Do We Need A Pentagon? Reconsidering the Wesleyan Quadrilateral

If one spends enough time in the United Methodist Church, they’ll eventually hear something about the “Wesleyan Quadrilateral”—a four-fold hermeneutic of authority John Wesley utilized in his development of the movement that would later become known as “Methodism.” The four components of Wesley’s quadrilateral are 1) scripture, 2) tradition, 3) reason, and 4) experience. These, for Wesley, were the authoritative lenses through which the Christian faith is fostered in each person. And while he engaged extensively with each of these components in his writings and sermons, he never explicitly laid out the organized concept of the quadrilateral as we know it today. That language came much later from American theologian, Albert Outler.[1]  

However, while for many Methodists the quadrilateral feels relatively specific to our tradition, it’s actually not something unique to Wesley. Coming from an Anglican context, Wesley would have been more than familiar with the “Anglican Triad.” This is the same kind of hermeneutical framework that exists within Methodism with one notable exception: experience. This final component of the Wesleyan quadrilateral was incorporated by Wesley himself as a result of his famous Aldersgate experience where he found his heart to be “strangely warmed.” Experience became, and remains, an important part of the Christian life for Methodists, thus rounding out the hermeneutical architecture that Wesley had deemed incomplete.

What I’d like to recommend, though, is we do the same thing to Wesley’s quadrilateral that he did to the Anglican triad. In the same way that Wesley “updated” the triad, so I suggest it’s time to “update” the quadrilateral by adding an additional point: liberation. Methodism—like most Protestant traditions—falls into the prima scriptura camp, taking scripture as its primary point of departure when considering the Christian faith. The question we must contend with, then, is how we differentiate between two different prima scriptura churches or denominations who both are utilizing the same hermeneutic towards contradictory ends. The easiest illustration of this might be found in the days of American slavery when scripture was being used both as a tool of oppression by some and a tool of liberation by others. The same could be said of German Christianity during the perpetration of the holocaust.
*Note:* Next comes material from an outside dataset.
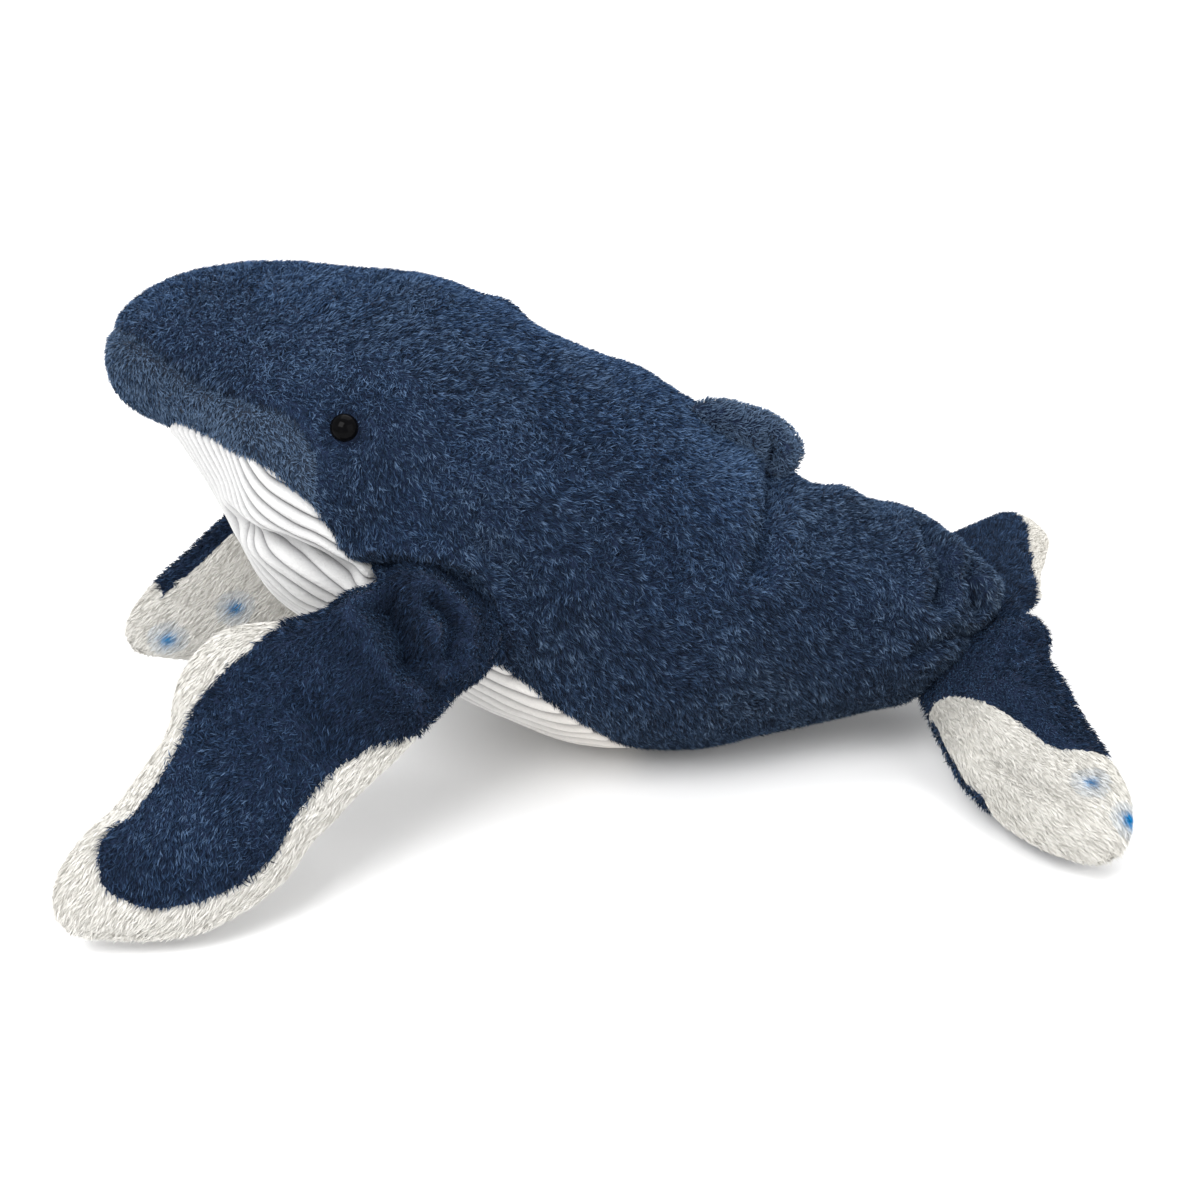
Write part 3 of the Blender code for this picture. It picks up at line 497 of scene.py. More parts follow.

One way we can further distinguish between these is to affix an additional hermeneutical layer to Wesley’s method and take that as our primary point of departure rather than scripture as such. Womanist biblical scholar and theologian, Renita Weems, suggests as much when she encourages people to “judge biblical texts, to not hesitate to read against the grain of a text if needed, and to be ready to take a stand against those texts whose worldview runs counter to one’s own vision of God’s liberation activity in the world.”[2] By allowing our responsibility to the liberation of the oppressed to dictate our use of scripture, tradition, reason, and experience, we already approach the Christian faith from a preventative posture that doesn’t allow for any of those four components to be utilized for oppressive or unjust purposes.

If Wesley could update and rearrange the Anglican triad for the purposes of his context, then why can’t we do the same for our quadrilateral? Using Wesley’s own framework suggests that these tools aren’t above reproach; they’re not immutable or inerrant. It’s possible they can be improved upon, and I contend that incorporating another element under which everything else is subsumed will not only update Wesley in a necessary and important way, but aid Methodists in living into their vow of accepting “the freedom and power God gives them to resist evil, injustice and oppression.”

[1] See Albert C. Outler, “The Wesleyan Quadrilateral in John Wesley,” Wesleyan Theological Journal, 20.1 (1985), 7-18.

[2] Renita Weems, “Re-Reading for Liberation: African-American Women and the Bible,” Womanist Theological Ethics: A Reader, eds. Katie Geneva Cannon, Angela D. Sims, and Emilie M. Townes, (Louisville, KY: WJK Press, 2011), 61.

*Note: image credit to Hillsdale United Methodist Church.



Anonymous said…
if we mean something like the emancipation of the poor by "Liberation" then we would have to note that this has never happened in the history of the planet, the poor as the poor have never been uplifted in any nation, so are we calling for some kind of messianic hope as John Caputo suggests in his work on a theology of the Event?